GIVEN REQUEST: The records below are to be repeated in full, exactly as they are.

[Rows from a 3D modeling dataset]
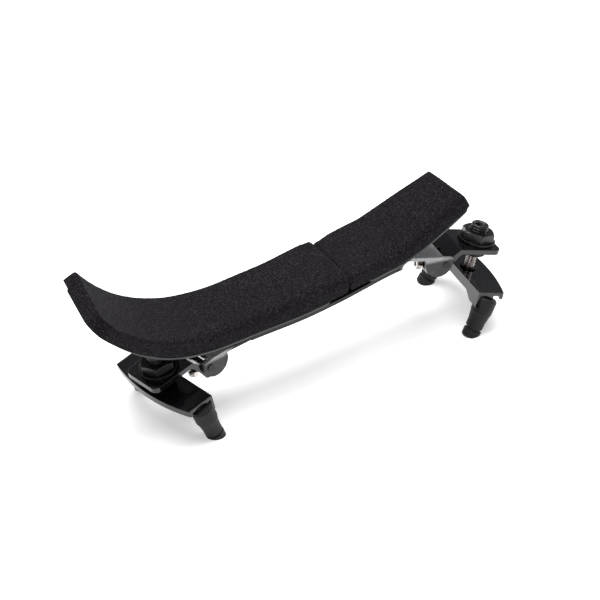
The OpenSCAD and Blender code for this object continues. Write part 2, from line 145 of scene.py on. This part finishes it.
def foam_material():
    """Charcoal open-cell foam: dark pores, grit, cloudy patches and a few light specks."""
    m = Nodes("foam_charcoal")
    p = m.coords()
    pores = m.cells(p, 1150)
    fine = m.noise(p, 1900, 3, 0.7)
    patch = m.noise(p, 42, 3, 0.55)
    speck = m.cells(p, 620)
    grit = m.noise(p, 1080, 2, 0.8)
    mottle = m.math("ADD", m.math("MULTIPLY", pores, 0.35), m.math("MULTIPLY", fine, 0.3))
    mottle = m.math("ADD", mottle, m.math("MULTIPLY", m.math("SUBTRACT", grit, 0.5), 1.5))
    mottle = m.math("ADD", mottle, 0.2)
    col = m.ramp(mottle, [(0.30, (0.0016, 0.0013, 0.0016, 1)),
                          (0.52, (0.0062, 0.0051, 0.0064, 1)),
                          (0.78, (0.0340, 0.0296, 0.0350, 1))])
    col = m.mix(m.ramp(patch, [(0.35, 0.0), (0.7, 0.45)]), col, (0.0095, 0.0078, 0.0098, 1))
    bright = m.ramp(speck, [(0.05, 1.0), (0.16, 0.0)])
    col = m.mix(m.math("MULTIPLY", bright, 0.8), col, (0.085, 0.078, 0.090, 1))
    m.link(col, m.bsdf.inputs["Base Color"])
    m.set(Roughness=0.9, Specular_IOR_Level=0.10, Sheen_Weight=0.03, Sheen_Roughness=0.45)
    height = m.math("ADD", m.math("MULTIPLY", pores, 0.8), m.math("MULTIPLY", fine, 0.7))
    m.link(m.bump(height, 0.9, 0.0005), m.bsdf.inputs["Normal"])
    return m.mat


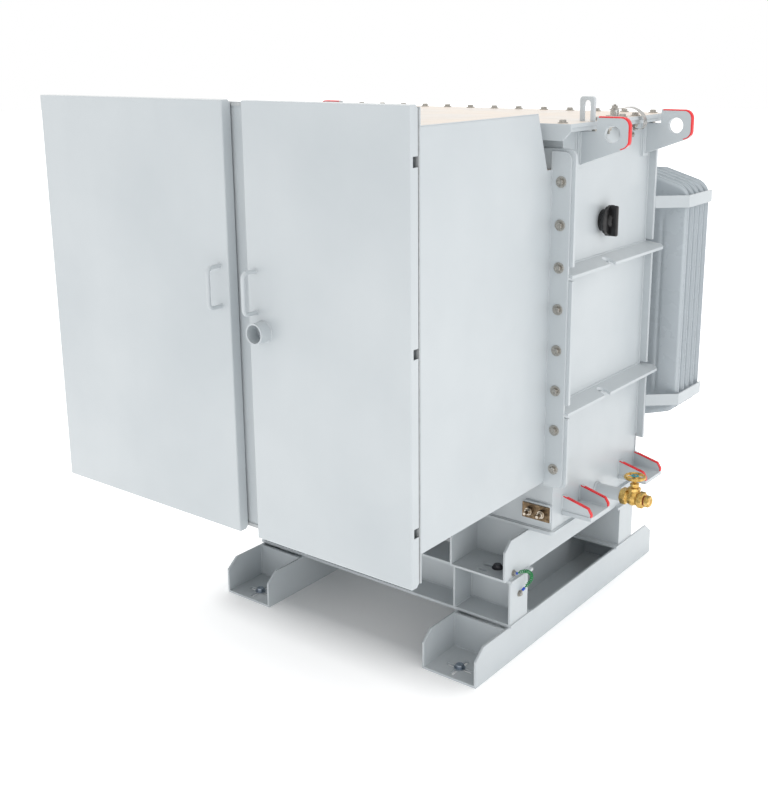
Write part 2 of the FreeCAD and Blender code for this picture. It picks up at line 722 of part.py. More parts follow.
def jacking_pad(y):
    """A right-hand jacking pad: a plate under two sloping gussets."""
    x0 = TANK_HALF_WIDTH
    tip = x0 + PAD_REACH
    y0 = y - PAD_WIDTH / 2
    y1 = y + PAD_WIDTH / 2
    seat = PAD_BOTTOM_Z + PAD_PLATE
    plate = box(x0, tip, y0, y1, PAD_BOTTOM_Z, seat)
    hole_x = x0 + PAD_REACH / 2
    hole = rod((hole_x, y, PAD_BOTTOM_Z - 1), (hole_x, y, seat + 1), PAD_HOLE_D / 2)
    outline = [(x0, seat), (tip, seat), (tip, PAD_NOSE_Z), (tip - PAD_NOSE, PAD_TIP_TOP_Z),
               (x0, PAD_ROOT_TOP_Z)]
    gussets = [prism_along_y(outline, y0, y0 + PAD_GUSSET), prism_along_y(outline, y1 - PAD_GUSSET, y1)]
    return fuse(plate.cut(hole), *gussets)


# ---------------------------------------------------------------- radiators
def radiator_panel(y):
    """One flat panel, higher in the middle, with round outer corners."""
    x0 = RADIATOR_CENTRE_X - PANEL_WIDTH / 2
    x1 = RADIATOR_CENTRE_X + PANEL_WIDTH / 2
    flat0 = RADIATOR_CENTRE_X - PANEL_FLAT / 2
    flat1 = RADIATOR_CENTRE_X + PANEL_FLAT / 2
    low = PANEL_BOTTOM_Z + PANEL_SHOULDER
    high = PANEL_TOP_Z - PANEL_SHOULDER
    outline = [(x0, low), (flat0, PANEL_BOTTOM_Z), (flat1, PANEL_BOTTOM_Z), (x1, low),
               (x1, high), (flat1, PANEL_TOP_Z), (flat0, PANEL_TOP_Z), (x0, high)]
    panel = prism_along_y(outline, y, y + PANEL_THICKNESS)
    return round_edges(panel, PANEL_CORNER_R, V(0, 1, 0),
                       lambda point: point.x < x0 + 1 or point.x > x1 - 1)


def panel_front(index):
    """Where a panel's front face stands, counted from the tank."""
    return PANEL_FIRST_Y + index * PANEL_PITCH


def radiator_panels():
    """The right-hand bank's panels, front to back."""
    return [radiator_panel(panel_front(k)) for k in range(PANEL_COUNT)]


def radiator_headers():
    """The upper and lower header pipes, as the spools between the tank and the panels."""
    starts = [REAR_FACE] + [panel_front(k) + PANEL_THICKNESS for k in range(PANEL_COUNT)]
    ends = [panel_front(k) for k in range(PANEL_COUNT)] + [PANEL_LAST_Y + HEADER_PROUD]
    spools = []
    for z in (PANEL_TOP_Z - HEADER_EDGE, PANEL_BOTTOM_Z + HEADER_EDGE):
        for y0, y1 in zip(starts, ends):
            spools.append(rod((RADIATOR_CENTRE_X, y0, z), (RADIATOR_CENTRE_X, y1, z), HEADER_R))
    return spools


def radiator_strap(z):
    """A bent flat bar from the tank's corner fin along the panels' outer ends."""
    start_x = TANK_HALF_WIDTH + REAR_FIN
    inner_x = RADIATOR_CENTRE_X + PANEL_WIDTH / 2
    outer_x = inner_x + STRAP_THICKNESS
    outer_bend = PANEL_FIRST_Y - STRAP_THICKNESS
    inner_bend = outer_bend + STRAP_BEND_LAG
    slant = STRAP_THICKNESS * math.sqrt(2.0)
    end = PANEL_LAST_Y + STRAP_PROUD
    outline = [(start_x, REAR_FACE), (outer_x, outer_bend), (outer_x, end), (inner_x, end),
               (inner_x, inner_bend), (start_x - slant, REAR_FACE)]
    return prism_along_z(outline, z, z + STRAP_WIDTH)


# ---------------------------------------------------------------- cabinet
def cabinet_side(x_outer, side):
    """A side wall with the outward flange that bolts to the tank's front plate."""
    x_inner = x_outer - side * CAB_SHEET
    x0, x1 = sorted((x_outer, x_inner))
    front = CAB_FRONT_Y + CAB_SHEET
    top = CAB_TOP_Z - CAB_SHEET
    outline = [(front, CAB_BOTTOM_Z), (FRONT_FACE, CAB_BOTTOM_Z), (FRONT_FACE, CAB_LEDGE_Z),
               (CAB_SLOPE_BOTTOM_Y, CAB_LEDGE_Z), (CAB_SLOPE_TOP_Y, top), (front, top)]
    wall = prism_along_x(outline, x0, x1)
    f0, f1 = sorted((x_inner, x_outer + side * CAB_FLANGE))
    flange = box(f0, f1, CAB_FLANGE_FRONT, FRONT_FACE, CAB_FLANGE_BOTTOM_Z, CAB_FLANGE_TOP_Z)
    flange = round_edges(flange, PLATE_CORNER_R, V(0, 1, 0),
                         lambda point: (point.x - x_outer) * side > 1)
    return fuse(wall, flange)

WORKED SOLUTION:
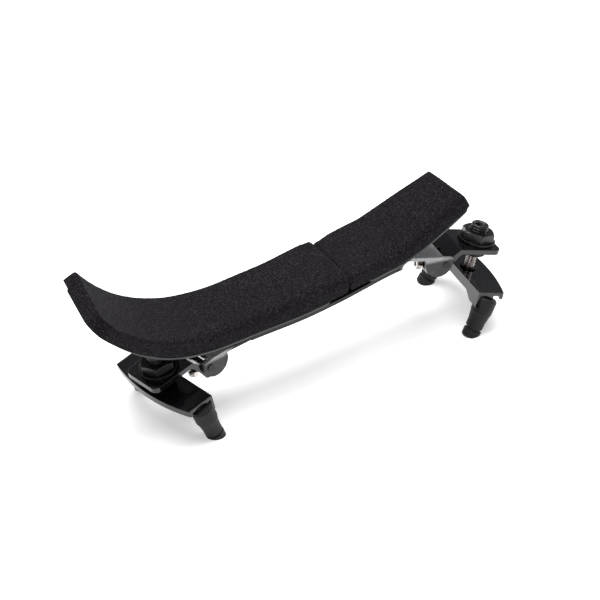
The OpenSCAD and Blender code for this object continues. Write part 2, from line 145 of scene.py on. This part finishes it.
def foam_material():
    """Charcoal open-cell foam: dark pores, grit, cloudy patches and a few light specks."""
    m = Nodes("foam_charcoal")
    p = m.coords()
    pores = m.cells(p, 1150)
    fine = m.noise(p, 1900, 3, 0.7)
    patch = m.noise(p, 42, 3, 0.55)
    speck = m.cells(p, 620)
    grit = m.noise(p, 1080, 2, 0.8)
    mottle = m.math("ADD", m.math("MULTIPLY", pores, 0.35), m.math("MULTIPLY", fine, 0.3))
    mottle = m.math("ADD", mottle, m.math("MULTIPLY", m.math("SUBTRACT", grit, 0.5), 1.5))
    mottle = m.math("ADD", mottle, 0.2)
    col = m.ramp(mottle, [(0.30, (0.0016, 0.0013, 0.0016, 1)),
                          (0.52, (0.0062, 0.0051, 0.0064, 1)),
                          (0.78, (0.0340, 0.0296, 0.0350, 1))])
    col = m.mix(m.ramp(patch, [(0.35, 0.0), (0.7, 0.45)]), col, (0.0095, 0.0078, 0.0098, 1))
    bright = m.ramp(speck, [(0.05, 1.0), (0.16, 0.0)])
    col = m.mix(m.math("MULTIPLY", bright, 0.8), col, (0.085, 0.078, 0.090, 1))
    m.link(col, m.bsdf.inputs["Base Color"])
    m.set(Roughness=0.9, Specular_IOR_Level=0.10, Sheen_Weight=0.03, Sheen_Roughness=0.45)
    height = m.math("ADD", m.math("MULTIPLY", pores, 0.8), m.math("MULTIPLY", fine, 0.7))
    m.link(m.bump(height, 0.9, 0.0005), m.bsdf.inputs["Normal"])
    return m.mat


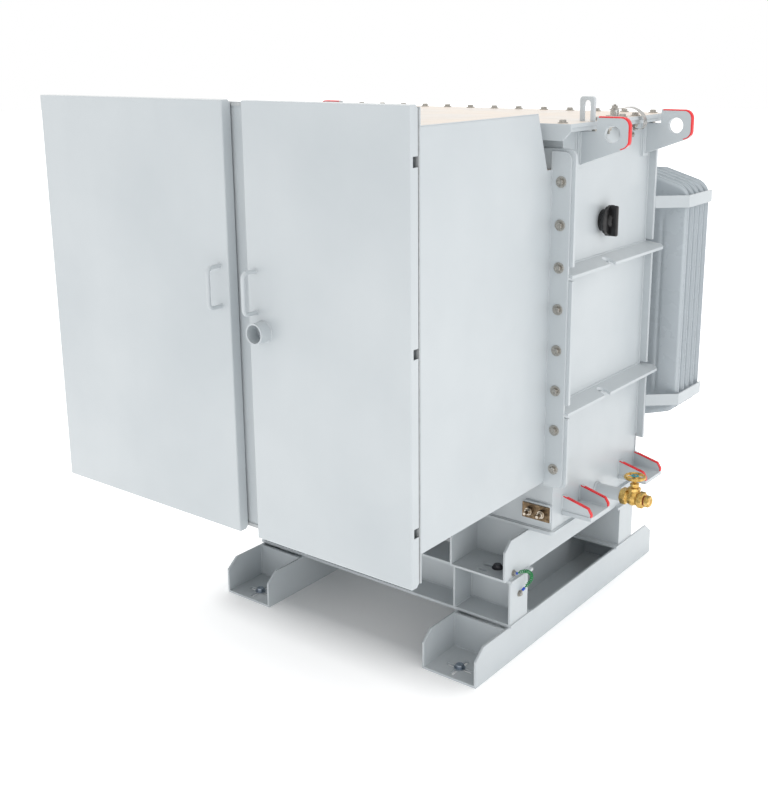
Write part 2 of the FreeCAD and Blender code for this picture. It picks up at line 722 of part.py. More parts follow.
def jacking_pad(y):
    """A right-hand jacking pad: a plate under two sloping gussets."""
    x0 = TANK_HALF_WIDTH
    tip = x0 + PAD_REACH
    y0 = y - PAD_WIDTH / 2
    y1 = y + PAD_WIDTH / 2
    seat = PAD_BOTTOM_Z + PAD_PLATE
    plate = box(x0, tip, y0, y1, PAD_BOTTOM_Z, seat)
    hole_x = x0 + PAD_REACH / 2
    hole = rod((hole_x, y, PAD_BOTTOM_Z - 1), (hole_x, y, seat + 1), PAD_HOLE_D / 2)
    outline = [(x0, seat), (tip, seat), (tip, PAD_NOSE_Z), (tip - PAD_NOSE, PAD_TIP_TOP_Z),
               (x0, PAD_ROOT_TOP_Z)]
    gussets = [prism_along_y(outline, y0, y0 + PAD_GUSSET), prism_along_y(outline, y1 - PAD_GUSSET, y1)]
    return fuse(plate.cut(hole), *gussets)


# ---------------------------------------------------------------- radiators
def radiator_panel(y):
    """One flat panel, higher in the middle, with round outer corners."""
    x0 = RADIATOR_CENTRE_X - PANEL_WIDTH / 2
    x1 = RADIATOR_CENTRE_X + PANEL_WIDTH / 2
    flat0 = RADIATOR_CENTRE_X - PANEL_FLAT / 2
    flat1 = RADIATOR_CENTRE_X + PANEL_FLAT / 2
    low = PANEL_BOTTOM_Z + PANEL_SHOULDER
    high = PANEL_TOP_Z - PANEL_SHOULDER
    outline = [(x0, low), (flat0, PANEL_BOTTOM_Z), (flat1, PANEL_BOTTOM_Z), (x1, low),
               (x1, high), (flat1, PANEL_TOP_Z), (flat0, PANEL_TOP_Z), (x0, high)]
    panel = prism_along_y(outline, y, y + PANEL_THICKNESS)
    return round_edges(panel, PANEL_CORNER_R, V(0, 1, 0),
                       lambda point: point.x < x0 + 1 or point.x > x1 - 1)


def panel_front(index):
    """Where a panel's front face stands, counted from the tank."""
    return PANEL_FIRST_Y + index * PANEL_PITCH


def radiator_panels():
    """The right-hand bank's panels, front to back."""
    return [radiator_panel(panel_front(k)) for k in range(PANEL_COUNT)]


def radiator_headers():
    """The upper and lower header pipes, as the spools between the tank and the panels."""
    starts = [REAR_FACE] + [panel_front(k) + PANEL_THICKNESS for k in range(PANEL_COUNT)]
    ends = [panel_front(k) for k in range(PANEL_COUNT)] + [PANEL_LAST_Y + HEADER_PROUD]
    spools = []
    for z in (PANEL_TOP_Z - HEADER_EDGE, PANEL_BOTTOM_Z + HEADER_EDGE):
        for y0, y1 in zip(starts, ends):
            spools.append(rod((RADIATOR_CENTRE_X, y0, z), (RADIATOR_CENTRE_X, y1, z), HEADER_R))
    return spools


def radiator_strap(z):
    """A bent flat bar from the tank's corner fin along the panels' outer ends."""
    start_x = TANK_HALF_WIDTH + REAR_FIN
    inner_x = RADIATOR_CENTRE_X + PANEL_WIDTH / 2
    outer_x = inner_x + STRAP_THICKNESS
    outer_bend = PANEL_FIRST_Y - STRAP_THICKNESS
    inner_bend = outer_bend + STRAP_BEND_LAG
    slant = STRAP_THICKNESS * math.sqrt(2.0)
    end = PANEL_LAST_Y + STRAP_PROUD
    outline = [(start_x, REAR_FACE), (outer_x, outer_bend), (outer_x, end), (inner_x, end),
               (inner_x, inner_bend), (start_x - slant, REAR_FACE)]
    return prism_along_z(outline, z, z + STRAP_WIDTH)


# ---------------------------------------------------------------- cabinet
def cabinet_side(x_outer, side):
    """A side wall with the outward flange that bolts to the tank's front plate."""
    x_inner = x_outer - side * CAB_SHEET
    x0, x1 = sorted((x_outer, x_inner))
    front = CAB_FRONT_Y + CAB_SHEET
    top = CAB_TOP_Z - CAB_SHEET
    outline = [(front, CAB_BOTTOM_Z), (FRONT_FACE, CAB_BOTTOM_Z), (FRONT_FACE, CAB_LEDGE_Z),
               (CAB_SLOPE_BOTTOM_Y, CAB_LEDGE_Z), (CAB_SLOPE_TOP_Y, top), (front, top)]
    wall = prism_along_x(outline, x0, x1)
    f0, f1 = sorted((x_inner, x_outer + side * CAB_FLANGE))
    flange = box(f0, f1, CAB_FLANGE_FRONT, FRONT_FACE, CAB_FLANGE_BOTTOM_Z, CAB_FLANGE_TOP_Z)
    flange = round_edges(flange, PLATE_CORNER_R, V(0, 1, 0),
                         lambda point: (point.x - x_outer) * side > 1)
    return fuse(wall, flange)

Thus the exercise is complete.